Jeff Buckley singles chronology
| "So Real" (1995) | "Eternal Life" (1995) | "Everybody Here Wants You" (1998) |

= Eternal Life (song) =

"Eternal Life" is a song composed by Jeff Buckley, released as the fourth and final single from his album Grace. It is believed to have been influenced by a long-time love for Led Zeppelin's music and a wish to emulate them in this song. The track is something of an exception on the album, featuring aggressive, overdriven guitar and bass riffs that contrast with the more intimate, melodic format that otherwise characterizes the album. "Eternal Life" can also be found on his 1993 EP Live at Sin-é.

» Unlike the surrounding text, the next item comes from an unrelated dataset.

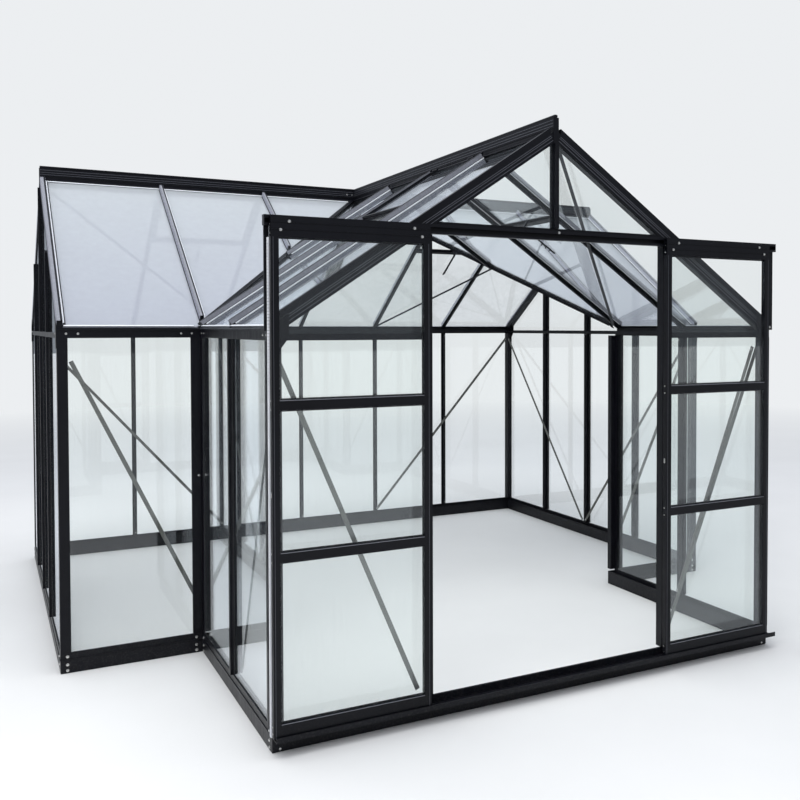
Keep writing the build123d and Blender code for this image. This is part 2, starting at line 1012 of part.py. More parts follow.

Captured on the Live at Sin-é release, is an explanation as to the meaning of this song:

This is a song about... it's an angry song. Life's too short and too complicated for people behind desks and people behind masks to be ruining other people's lives, initiating force against other people's lives, on the basis of their income, their color, their class, their religious beliefs, their whatever...

In Buckley's own words, "Eternal Life" was inspired by anger over "the man that shot Martin Luther King, World War II, slaughter in Guyana and the Manson murders."

==Track listing==
All songs written by Jeff Buckley.
1. "Eternal Life"
2. "Eternal Life" (road version)
3. "Last Goodbye" (live and acoustic in Japan)
4. "Lover, You Should've Come Over" (live and acoustic in Japan)

==Personnel==
Credits taken from Eternal Life and Grace CD booklets.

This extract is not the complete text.